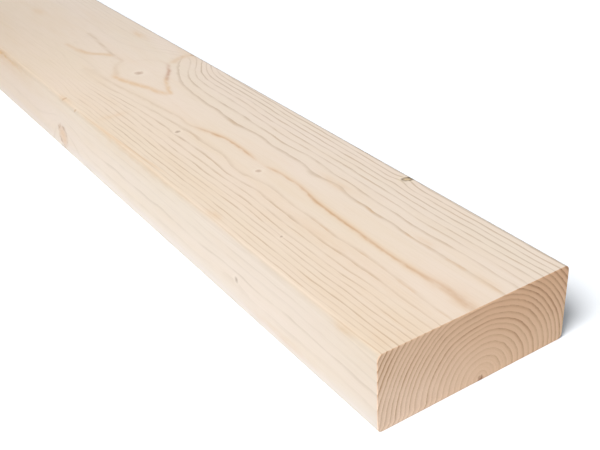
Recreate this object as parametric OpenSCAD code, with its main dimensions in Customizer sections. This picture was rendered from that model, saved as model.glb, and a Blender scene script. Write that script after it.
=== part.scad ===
// Planed softwood construction plank, lying on its wide face.
// X runs along the length, Y across the width and Z through the thickness.
// The origin is the middle of the underside.

/* [Section] */
// Planed width across the wide faces
plank_w = 120; // [63:1:250]
// Planed thickness between the wide faces
plank_t = 45; // [24:1:75]
// Radius of the four eased long edges
edge_r = 3; // [1:0.5:6]

/* [Length] */
// Length between the two square-sawn ends
plank_l = 2400; // [600:100:6000]

/* [Hidden] */
// Facets of a full circle in the eased edges
edge_fn = 64;

// Planed section, standing on the underside and centred on the width.
module planed_section() {
    flat_w = plank_w - 2 * edge_r;
    flat_t = plank_t - 2 * edge_r;
    translate([-flat_w / 2, 0]) square([flat_w, plank_t]);
    translate([-plank_w / 2, edge_r]) square([plank_w, flat_t]);
    for (side = [-1, 1], z = [edge_r, plank_t - edge_r])
        translate([side * flat_w / 2, z]) circle(r = edge_r, $fn = edge_fn);
}

// One sawn piece of wood: the section run along X between the two sawn ends.
module plank() {
    color("burlywood")
        rotate([90, 0, 90])
            linear_extrude(height = plank_l, center = true) planed_section();
}

plank();
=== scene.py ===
import math

import bpy
import numpy as np
from mathutils import Matrix, Vector


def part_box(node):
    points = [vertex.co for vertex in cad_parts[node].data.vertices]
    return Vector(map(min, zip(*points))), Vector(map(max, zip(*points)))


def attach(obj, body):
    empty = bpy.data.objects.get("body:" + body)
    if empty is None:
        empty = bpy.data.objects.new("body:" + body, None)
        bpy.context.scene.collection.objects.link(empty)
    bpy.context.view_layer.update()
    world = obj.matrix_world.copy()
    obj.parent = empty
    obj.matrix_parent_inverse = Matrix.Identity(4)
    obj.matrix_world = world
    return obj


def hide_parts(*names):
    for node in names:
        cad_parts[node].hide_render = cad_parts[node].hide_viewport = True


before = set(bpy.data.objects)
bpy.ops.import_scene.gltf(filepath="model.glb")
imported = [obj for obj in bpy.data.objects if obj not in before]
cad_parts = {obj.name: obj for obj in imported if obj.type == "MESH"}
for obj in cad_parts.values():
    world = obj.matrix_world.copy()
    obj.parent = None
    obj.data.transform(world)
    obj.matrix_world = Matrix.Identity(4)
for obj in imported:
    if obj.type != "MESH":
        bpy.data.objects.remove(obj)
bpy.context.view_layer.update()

# A planed softwood plank on a pale floor. Its growth rings are one field in space, worked out from
# the pith outwards, so that the lines on the long faces run into the arcs on the sawn ends.
# Inside the wood, lengths are in millimetres: x is 0 at the end that faces the camera and falls
# into the plank, y runs across it and z up from its underside.

LOW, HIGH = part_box("plank")
TO_MM = 1000.0
LENGTH = (HIGH.x - LOW.x) * TO_MM
HALF_WIDTH = (HIGH.y - LOW.y) * TO_MM / 2
THICK = (HIGH.z - LOW.z) * TO_MM
EDGE_RADIUS = 3.0  # the four eased long edges
ARRIS = 0.3  # the crisp edge round each sawn end

# ---- The tree ---------------------------------------------------------------------------------

# Outer radius of each year's ring, from the pith.
RING_RADII = (0, 5.1, 9.3, 13.5, 17.4, 21.1, 24.8, 28.4, 31.8, 34.9, 38.4, 42.1, 45.5, 47.9, 50.8,
              53.6, 56.4, 59.1, 61.8, 64.5, 67.3, 70.1, 72.6, 74.9, 77.2, 79.5, 81.7, 83.9, 86)
TOP_RING = 45.5  # the year that ends just under the middle of the upper face
NEXT_RING = 47.9  # the year after it, which ends at the two lines beside the middle

# Where the pith runs, as (x, height) and (x, across).
PITH_HEIGHT = ((-2400, -1.5), (-2050, 4.0), (-1700, 0.5), (-1350, 6.0), (-1000, 1.5), (-760, 5.5),
               (-620, 4.6), (-490, 3.2), (-430, 1.5), (-380, 1.2), (-200, 1.2), (0, 1.2))
PITH_ACROSS = ((-2400, -4.0), (-2000, 2.0), (-1550, -6.0), (-1100, 1.0), (-800, 6.0), (-500, 5.0),
               (-250, 3.0), (0, 3.4))
RING_SHIFT = -0.3  # how far towards +Y from the pith the outer rings' centre lies

# Where the outer rings leave a circle. Turns are in radians from straight up, positive towards -Y.
FLAT_SIDE = 1.8  # how much closer to the pith they run under the upper face
FLAT_TURN, FLAT_LEFT, FLAT_RIGHT = -0.09, 0.45, 0.6  # its middle, and its reach to each side
FULL_SIDE = 1.5  # how much further out they run at the foot of the right edge
FULL_FROM, FULL_TO = 0.8, 1.4  # the turns towards +Y over which that builds up
SHOULDER = 0.7  # how much further out they run left of the middle
SHOULDER_TURN, SHOULDER_REACH = 0.7, 0.25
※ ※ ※
**What you are asked to do**.
All lines in the listing above from the line containing "on the width." to the line containing "bpy.data.objects.remove(obj)", inclusive, should be retyped exactly; no other lines should appear.

**Answer to this problem**.
// Planed section, standing on the underside and centred on the width.
module planed_section() {
    flat_w = plank_w - 2 * edge_r;
    flat_t = plank_t - 2 * edge_r;
    translate([-flat_w / 2, 0]) square([flat_w, plank_t]);
    translate([-plank_w / 2, edge_r]) square([plank_w, flat_t]);
    for (side = [-1, 1], z = [edge_r, plank_t - edge_r])
        translate([side * flat_w / 2, z]) circle(r = edge_r, $fn = edge_fn);
}

// One sawn piece of wood: the section run along X between the two sawn ends.
module plank() {
    color("burlywood")
        rotate([90, 0, 90])
            linear_extrude(height = plank_l, center = true) planed_section();
}

plank();
=== scene.py ===
import math

import bpy
import numpy as np
from mathutils import Matrix, Vector


def part_box(node):
    points = [vertex.co for vertex in cad_parts[node].data.vertices]
    return Vector(map(min, zip(*points))), Vector(map(max, zip(*points)))


def attach(obj, body):
    empty = bpy.data.objects.get("body:" + body)
    if empty is None:
        empty = bpy.data.objects.new("body:" + body, None)
        bpy.context.scene.collection.objects.link(empty)
    bpy.context.view_layer.update()
    world = obj.matrix_world.copy()
    obj.parent = empty
    obj.matrix_parent_inverse = Matrix.Identity(4)
    obj.matrix_world = world
    return obj


def hide_parts(*names):
    for node in names:
        cad_parts[node].hide_render = cad_parts[node].hide_viewport = True


before = set(bpy.data.objects)
bpy.ops.import_scene.gltf(filepath="model.glb")
imported = [obj for obj in bpy.data.objects if obj not in before]
cad_parts = {obj.name: obj for obj in imported if obj.type == "MESH"}
for obj in cad_parts.values():
    world = obj.matrix_world.copy()
    obj.parent = None
    obj.data.transform(world)
    obj.matrix_world = Matrix.Identity(4)
for obj in imported:
    if obj.type != "MESH":
        bpy.data.objects.remove(obj)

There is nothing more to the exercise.